* Work instructions *
In the listing below, locate the line containing "depsgraph = bpy.context.evaluated_depsgraph_get()" and the line containing "material's node tree". Output both of them and every line between, exactly as written, and nothing more.

-*-*-

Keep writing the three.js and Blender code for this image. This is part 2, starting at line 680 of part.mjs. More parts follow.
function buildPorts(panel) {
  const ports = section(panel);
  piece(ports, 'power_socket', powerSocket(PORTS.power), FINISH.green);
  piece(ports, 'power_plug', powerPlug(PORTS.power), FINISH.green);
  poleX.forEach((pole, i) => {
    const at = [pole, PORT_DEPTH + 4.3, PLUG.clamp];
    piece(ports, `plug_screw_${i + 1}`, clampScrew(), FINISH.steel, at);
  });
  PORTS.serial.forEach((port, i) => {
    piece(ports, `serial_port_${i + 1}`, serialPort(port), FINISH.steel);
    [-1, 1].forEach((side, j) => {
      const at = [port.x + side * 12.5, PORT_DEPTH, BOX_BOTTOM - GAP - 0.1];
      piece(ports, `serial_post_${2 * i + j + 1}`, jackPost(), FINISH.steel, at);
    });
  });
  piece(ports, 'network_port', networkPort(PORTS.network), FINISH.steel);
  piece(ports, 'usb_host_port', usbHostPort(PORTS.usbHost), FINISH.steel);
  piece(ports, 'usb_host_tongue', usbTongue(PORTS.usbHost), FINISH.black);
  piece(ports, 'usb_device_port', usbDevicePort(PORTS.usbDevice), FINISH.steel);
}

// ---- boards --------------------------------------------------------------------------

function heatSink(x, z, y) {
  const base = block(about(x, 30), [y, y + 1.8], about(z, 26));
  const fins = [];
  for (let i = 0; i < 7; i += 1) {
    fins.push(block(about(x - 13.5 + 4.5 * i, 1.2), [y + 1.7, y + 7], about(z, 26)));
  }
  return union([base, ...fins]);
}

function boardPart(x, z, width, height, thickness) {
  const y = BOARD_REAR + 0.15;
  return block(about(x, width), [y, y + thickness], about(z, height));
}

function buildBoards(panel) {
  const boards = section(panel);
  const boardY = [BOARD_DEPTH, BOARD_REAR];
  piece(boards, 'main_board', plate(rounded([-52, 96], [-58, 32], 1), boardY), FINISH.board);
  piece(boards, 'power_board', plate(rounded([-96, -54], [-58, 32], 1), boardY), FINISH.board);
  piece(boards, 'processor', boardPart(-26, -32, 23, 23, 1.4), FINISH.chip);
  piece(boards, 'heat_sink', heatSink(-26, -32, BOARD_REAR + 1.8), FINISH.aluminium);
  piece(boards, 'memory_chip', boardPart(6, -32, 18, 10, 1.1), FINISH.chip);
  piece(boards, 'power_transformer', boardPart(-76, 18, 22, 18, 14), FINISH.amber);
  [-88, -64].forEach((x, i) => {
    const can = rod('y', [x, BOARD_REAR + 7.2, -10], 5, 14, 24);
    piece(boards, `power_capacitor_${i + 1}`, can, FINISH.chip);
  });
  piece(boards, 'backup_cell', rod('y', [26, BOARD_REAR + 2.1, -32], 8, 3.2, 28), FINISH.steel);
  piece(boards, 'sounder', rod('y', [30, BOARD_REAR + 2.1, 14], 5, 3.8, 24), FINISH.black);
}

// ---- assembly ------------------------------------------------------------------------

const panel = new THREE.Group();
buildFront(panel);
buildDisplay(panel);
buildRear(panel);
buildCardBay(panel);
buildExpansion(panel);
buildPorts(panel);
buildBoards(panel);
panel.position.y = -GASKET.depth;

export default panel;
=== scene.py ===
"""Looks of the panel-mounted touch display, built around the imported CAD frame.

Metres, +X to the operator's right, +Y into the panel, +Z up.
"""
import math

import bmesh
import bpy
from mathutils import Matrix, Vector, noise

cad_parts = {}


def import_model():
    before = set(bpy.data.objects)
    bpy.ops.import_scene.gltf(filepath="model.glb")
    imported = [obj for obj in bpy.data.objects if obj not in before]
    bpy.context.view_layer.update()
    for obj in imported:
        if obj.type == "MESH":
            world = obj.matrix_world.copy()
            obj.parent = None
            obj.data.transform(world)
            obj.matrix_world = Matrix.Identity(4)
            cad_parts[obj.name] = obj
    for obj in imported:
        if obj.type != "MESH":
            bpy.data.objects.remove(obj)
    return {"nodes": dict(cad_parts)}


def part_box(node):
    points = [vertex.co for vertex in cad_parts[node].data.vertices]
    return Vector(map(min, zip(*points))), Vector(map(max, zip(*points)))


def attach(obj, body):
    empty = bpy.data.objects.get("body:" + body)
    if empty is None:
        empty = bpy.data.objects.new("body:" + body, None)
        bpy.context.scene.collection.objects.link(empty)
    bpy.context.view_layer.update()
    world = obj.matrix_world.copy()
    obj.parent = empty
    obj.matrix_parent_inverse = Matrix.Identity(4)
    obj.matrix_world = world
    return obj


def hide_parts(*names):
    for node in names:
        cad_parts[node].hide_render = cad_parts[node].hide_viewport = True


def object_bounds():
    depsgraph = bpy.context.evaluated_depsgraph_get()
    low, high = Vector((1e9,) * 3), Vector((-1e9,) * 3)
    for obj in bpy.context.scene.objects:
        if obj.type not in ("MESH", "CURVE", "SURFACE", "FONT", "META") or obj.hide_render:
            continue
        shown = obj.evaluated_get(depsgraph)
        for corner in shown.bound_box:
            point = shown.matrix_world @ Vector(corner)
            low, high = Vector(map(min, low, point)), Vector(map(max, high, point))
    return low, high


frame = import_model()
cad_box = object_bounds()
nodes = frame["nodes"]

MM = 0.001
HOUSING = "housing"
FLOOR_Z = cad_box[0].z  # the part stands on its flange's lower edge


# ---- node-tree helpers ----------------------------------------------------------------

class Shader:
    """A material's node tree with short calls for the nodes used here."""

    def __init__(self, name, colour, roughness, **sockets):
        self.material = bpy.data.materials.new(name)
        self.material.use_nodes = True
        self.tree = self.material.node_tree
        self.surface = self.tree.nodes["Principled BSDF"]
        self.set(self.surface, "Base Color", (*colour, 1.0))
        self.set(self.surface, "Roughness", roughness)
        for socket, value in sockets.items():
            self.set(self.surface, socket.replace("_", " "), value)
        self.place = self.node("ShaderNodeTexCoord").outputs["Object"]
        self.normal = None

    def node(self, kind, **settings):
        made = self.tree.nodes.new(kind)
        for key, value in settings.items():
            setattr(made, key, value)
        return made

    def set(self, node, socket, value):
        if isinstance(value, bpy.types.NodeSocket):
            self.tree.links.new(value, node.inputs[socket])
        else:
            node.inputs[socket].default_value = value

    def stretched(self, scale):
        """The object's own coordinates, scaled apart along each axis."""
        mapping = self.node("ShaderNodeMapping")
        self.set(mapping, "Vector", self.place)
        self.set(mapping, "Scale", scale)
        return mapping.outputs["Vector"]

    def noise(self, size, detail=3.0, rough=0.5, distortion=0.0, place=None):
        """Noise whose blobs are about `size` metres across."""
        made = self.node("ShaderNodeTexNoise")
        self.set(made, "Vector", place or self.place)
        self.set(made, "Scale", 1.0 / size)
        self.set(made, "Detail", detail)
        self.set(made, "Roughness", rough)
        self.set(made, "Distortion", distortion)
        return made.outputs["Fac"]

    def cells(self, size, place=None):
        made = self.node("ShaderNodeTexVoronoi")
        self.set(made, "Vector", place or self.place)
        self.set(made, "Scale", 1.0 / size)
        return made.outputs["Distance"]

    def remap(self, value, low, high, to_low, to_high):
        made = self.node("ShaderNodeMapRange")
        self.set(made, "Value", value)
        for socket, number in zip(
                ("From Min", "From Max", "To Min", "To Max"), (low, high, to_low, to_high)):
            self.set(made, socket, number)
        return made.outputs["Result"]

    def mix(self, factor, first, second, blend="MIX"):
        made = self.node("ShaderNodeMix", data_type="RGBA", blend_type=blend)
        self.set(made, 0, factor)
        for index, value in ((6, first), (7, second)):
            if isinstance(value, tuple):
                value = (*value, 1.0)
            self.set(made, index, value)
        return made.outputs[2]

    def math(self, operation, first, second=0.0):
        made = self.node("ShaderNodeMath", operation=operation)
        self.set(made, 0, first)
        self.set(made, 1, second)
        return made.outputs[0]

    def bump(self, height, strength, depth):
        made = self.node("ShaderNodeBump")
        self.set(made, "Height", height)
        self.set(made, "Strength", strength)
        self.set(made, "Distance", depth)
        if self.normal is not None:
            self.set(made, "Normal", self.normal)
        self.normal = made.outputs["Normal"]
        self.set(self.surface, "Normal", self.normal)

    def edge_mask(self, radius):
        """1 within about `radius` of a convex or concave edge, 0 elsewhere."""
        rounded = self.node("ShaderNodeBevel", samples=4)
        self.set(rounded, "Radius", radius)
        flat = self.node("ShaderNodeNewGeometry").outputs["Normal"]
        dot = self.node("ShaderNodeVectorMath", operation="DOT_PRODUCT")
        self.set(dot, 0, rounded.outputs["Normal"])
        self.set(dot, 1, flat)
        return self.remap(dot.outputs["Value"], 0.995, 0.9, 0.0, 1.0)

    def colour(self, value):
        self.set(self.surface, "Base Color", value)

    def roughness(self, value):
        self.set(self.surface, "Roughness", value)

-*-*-

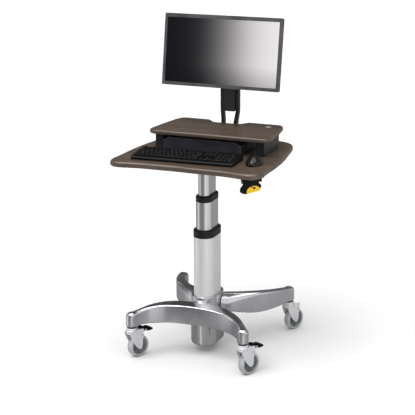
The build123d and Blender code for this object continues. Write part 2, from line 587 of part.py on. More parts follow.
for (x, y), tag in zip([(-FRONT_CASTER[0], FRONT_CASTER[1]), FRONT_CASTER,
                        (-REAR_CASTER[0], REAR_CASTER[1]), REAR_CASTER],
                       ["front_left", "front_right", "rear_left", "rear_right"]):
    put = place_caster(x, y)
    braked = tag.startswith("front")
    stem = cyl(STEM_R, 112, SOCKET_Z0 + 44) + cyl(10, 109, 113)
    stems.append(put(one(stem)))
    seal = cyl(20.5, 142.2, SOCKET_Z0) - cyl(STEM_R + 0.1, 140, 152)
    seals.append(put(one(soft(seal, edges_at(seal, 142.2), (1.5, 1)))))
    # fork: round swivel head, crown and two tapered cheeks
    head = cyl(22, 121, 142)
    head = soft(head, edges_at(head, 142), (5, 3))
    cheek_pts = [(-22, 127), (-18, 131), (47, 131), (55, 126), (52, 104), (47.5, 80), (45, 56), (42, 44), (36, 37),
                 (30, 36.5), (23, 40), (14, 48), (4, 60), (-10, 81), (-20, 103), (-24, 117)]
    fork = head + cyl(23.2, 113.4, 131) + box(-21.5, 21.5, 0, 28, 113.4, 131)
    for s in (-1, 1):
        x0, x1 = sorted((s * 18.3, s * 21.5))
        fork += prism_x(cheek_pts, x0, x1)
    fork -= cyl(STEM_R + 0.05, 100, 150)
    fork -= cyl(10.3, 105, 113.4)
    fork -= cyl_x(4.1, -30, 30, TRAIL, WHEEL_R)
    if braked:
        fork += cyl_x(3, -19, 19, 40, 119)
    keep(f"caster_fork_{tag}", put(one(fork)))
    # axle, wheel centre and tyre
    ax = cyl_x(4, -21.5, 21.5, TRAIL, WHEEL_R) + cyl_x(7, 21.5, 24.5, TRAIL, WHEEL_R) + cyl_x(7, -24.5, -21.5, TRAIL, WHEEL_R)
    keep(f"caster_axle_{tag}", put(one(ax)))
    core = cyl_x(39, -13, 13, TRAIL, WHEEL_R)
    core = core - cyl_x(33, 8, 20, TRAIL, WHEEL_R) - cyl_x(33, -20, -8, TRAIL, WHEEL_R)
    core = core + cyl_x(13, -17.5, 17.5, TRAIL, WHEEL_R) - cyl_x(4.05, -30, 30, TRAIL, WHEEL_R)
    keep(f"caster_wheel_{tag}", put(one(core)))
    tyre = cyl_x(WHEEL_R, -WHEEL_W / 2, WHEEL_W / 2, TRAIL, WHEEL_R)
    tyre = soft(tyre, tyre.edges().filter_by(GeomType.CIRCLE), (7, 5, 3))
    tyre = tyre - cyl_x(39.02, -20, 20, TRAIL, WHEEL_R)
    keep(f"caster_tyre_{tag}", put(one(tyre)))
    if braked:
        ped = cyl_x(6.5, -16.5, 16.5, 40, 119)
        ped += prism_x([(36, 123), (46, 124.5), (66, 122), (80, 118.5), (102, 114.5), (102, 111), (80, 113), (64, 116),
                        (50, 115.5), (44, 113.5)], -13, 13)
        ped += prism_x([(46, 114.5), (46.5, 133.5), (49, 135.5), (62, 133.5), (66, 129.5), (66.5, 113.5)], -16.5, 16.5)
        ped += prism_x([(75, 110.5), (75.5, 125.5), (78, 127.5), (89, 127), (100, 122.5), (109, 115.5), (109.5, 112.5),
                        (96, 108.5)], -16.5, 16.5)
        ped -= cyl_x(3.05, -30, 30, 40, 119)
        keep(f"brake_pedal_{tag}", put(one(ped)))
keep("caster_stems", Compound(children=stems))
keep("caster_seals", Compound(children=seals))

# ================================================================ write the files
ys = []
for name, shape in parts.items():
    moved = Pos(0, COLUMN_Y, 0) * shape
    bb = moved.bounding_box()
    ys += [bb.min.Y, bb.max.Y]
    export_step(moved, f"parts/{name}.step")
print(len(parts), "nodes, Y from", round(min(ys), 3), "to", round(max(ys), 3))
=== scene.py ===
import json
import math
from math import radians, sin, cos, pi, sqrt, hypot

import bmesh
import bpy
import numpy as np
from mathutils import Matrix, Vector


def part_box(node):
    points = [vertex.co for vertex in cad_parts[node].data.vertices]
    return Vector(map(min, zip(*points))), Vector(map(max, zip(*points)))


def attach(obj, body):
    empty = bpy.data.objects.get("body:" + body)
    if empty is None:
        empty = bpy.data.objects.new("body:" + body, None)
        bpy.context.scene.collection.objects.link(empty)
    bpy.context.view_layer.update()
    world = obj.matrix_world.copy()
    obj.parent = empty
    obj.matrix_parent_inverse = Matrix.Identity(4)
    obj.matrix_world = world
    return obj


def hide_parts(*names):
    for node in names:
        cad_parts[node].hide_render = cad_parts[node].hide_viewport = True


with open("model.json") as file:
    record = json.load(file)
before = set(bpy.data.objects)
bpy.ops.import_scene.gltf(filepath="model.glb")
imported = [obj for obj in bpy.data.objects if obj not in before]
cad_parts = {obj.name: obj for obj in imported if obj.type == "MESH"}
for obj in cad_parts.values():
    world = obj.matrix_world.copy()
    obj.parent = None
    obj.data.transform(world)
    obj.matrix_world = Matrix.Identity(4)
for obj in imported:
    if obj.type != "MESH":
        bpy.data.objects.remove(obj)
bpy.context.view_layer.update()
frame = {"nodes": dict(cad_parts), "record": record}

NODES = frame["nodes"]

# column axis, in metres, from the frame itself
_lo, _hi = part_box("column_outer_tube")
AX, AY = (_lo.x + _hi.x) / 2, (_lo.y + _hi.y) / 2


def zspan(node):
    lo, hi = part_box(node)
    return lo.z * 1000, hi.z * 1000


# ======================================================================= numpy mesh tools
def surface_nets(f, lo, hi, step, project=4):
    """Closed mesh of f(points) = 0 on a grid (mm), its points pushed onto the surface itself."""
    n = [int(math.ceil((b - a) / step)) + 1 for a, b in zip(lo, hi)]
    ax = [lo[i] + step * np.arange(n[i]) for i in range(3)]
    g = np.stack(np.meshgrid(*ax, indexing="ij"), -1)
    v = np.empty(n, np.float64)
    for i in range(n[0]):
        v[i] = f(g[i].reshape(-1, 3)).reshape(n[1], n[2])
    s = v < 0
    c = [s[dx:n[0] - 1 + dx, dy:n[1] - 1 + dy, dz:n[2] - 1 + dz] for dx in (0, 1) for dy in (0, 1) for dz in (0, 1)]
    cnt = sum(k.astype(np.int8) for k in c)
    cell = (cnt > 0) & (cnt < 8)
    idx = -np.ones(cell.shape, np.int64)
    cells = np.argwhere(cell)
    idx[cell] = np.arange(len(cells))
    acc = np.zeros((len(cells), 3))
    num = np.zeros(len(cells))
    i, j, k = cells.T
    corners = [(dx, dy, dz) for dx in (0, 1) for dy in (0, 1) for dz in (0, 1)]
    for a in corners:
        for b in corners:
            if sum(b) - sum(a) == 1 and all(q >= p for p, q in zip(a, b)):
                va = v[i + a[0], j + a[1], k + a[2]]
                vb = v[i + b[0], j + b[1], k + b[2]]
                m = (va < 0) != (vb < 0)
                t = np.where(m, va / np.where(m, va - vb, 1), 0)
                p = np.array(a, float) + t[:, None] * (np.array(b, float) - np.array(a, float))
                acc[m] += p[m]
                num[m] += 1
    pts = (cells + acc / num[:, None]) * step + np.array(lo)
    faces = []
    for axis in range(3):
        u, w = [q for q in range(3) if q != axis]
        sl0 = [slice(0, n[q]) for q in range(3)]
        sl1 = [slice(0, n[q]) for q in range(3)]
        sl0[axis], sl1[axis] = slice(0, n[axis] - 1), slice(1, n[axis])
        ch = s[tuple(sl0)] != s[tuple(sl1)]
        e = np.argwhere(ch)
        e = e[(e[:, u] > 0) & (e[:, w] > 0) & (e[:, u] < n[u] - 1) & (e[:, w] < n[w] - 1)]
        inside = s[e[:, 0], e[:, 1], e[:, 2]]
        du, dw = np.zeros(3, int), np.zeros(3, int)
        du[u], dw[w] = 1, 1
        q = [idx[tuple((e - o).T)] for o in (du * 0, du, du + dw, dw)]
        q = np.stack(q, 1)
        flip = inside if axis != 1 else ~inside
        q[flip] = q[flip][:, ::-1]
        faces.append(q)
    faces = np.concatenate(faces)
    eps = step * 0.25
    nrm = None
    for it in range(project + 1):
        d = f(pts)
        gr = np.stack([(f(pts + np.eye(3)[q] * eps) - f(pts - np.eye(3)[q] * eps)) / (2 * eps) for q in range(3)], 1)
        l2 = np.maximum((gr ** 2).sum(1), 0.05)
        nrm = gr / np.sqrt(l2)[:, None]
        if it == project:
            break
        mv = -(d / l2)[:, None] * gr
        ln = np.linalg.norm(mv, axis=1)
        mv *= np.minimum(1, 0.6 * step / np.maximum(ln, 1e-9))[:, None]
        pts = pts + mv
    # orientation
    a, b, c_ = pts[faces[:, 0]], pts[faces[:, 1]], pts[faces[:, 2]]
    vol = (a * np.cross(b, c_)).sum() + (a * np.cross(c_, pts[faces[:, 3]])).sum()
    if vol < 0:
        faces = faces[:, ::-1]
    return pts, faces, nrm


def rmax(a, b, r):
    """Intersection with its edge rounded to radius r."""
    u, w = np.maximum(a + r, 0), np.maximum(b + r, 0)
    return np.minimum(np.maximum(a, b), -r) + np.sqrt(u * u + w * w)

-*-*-

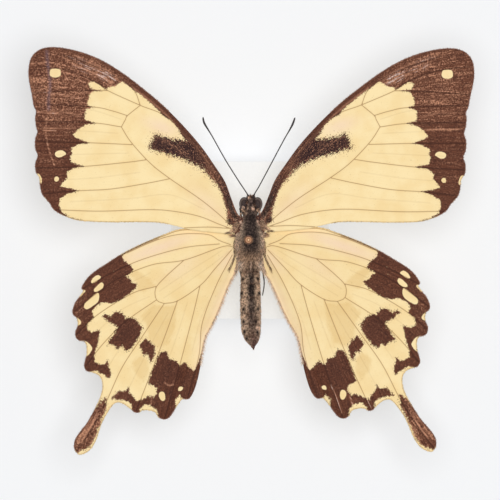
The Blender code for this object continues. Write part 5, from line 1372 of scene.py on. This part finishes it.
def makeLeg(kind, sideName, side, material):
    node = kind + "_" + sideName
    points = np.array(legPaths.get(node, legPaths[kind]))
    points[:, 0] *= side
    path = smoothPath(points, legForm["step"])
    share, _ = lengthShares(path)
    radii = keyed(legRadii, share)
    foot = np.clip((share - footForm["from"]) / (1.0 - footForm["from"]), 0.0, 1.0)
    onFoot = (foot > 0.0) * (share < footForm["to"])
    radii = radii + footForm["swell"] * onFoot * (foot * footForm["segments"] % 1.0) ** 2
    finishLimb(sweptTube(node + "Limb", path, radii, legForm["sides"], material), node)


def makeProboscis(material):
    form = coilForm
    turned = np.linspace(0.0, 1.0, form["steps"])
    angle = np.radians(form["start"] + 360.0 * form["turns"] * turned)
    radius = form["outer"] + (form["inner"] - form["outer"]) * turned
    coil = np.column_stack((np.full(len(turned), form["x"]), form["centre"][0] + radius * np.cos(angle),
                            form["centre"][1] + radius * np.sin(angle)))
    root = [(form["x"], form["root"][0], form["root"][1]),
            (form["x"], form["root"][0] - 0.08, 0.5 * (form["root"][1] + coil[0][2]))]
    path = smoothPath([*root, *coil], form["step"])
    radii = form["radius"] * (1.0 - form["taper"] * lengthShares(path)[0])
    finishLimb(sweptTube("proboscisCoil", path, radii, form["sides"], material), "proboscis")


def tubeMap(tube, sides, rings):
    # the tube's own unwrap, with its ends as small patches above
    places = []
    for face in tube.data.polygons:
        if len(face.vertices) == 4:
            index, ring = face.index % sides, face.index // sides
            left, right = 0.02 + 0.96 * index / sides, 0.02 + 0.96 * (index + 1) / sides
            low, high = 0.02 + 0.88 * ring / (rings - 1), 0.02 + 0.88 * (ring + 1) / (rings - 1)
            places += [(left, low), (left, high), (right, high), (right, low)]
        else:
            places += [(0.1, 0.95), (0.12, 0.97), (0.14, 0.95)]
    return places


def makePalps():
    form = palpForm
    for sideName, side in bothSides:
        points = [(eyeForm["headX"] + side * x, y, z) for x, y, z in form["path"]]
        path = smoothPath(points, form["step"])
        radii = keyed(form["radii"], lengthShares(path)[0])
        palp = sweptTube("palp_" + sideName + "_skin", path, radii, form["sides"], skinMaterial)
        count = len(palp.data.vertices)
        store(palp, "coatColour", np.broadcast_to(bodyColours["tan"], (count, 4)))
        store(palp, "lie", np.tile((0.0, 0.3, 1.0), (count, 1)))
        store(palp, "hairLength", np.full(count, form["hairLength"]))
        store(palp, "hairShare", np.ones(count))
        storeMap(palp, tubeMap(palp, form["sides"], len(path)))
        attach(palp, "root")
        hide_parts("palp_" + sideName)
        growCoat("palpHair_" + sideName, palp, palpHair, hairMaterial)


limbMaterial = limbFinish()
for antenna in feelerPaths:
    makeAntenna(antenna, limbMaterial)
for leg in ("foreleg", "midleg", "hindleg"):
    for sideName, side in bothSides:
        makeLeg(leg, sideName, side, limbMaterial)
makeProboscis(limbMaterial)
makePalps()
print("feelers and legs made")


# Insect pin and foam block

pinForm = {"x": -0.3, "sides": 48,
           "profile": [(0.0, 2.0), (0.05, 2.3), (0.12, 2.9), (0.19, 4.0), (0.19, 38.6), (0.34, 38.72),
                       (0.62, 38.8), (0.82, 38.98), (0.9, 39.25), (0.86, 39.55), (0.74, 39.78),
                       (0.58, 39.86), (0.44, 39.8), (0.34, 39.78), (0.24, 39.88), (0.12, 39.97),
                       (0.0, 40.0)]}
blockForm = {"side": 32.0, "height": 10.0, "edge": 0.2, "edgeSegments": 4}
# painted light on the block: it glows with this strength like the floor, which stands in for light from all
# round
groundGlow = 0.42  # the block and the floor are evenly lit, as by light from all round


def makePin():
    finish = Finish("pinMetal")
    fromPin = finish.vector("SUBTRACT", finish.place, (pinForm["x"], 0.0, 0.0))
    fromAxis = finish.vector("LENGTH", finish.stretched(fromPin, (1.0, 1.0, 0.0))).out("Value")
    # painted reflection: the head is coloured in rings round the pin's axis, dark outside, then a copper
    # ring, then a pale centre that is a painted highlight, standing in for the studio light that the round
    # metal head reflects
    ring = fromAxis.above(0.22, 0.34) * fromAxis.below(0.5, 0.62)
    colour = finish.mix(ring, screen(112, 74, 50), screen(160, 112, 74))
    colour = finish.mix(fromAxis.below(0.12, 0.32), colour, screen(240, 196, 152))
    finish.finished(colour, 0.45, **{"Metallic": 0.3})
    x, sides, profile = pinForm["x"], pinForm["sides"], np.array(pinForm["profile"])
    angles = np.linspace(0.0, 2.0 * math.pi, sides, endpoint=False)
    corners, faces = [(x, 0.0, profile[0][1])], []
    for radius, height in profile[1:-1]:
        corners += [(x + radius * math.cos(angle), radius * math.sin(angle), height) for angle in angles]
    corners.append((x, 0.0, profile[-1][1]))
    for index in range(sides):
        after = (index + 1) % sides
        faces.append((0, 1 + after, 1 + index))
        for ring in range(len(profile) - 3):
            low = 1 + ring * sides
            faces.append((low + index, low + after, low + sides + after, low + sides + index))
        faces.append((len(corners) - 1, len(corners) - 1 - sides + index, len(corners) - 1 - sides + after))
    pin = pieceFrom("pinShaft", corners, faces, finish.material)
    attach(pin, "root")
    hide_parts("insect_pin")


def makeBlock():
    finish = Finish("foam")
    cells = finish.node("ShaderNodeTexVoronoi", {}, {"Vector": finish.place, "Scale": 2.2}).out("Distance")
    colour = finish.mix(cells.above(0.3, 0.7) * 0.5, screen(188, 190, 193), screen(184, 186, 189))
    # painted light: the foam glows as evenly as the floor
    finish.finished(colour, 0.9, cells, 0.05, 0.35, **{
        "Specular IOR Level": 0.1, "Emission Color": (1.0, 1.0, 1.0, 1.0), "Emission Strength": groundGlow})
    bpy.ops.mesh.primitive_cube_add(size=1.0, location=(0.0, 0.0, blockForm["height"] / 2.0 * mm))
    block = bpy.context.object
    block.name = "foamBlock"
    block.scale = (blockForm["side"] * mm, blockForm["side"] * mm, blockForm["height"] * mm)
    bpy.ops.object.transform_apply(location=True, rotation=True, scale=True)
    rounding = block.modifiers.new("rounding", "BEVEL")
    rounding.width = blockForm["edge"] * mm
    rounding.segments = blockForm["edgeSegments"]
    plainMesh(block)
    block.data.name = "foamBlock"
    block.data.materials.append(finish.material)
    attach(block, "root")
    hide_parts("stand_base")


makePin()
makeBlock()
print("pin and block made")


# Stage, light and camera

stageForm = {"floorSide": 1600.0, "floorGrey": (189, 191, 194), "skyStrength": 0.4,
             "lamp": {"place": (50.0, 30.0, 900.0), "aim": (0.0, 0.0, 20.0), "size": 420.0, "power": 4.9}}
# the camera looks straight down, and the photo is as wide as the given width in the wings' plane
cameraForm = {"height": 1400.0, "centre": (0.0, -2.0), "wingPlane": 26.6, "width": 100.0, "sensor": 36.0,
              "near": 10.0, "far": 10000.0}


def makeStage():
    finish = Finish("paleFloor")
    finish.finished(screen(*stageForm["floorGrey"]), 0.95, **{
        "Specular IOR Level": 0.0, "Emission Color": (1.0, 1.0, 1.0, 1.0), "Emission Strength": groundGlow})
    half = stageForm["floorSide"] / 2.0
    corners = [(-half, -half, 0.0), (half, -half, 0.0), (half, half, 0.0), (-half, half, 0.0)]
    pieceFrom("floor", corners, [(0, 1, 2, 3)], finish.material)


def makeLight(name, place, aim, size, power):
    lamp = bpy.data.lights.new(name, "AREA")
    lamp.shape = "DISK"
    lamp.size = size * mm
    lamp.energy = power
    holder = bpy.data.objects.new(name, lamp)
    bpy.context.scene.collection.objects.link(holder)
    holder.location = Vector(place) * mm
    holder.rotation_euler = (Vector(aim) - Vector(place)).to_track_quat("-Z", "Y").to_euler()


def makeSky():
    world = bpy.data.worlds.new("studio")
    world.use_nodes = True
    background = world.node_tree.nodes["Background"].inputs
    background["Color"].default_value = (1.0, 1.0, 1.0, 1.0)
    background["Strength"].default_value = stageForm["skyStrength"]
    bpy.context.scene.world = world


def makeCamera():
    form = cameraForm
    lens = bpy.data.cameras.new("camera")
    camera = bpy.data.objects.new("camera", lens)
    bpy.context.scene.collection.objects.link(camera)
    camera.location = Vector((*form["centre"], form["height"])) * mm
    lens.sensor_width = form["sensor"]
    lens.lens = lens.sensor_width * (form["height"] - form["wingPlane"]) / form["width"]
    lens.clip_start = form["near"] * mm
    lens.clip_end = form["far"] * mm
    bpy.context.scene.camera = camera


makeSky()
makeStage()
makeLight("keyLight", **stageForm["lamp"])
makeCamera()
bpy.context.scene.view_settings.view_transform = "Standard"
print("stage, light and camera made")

-*-*-

* The solution *
    depsgraph = bpy.context.evaluated_depsgraph_get()
    low, high = Vector((1e9,) * 3), Vector((-1e9,) * 3)
    for obj in bpy.context.scene.objects:
        if obj.type not in ("MESH", "CURVE", "SURFACE", "FONT", "META") or obj.hide_render:
            continue
        shown = obj.evaluated_get(depsgraph)
        for corner in shown.bound_box:
            point = shown.matrix_world @ Vector(corner)
            low, high = Vector(map(min, low, point)), Vector(map(max, high, point))
    return low, high


frame = import_model()
cad_box = object_bounds()
nodes = frame["nodes"]

MM = 0.001
HOUSING = "housing"
FLOOR_Z = cad_box[0].z  # the part stands on its flange's lower edge


# ---- node-tree helpers ----------------------------------------------------------------

class Shader:
    """A material's node tree with short calls for the nodes used here."""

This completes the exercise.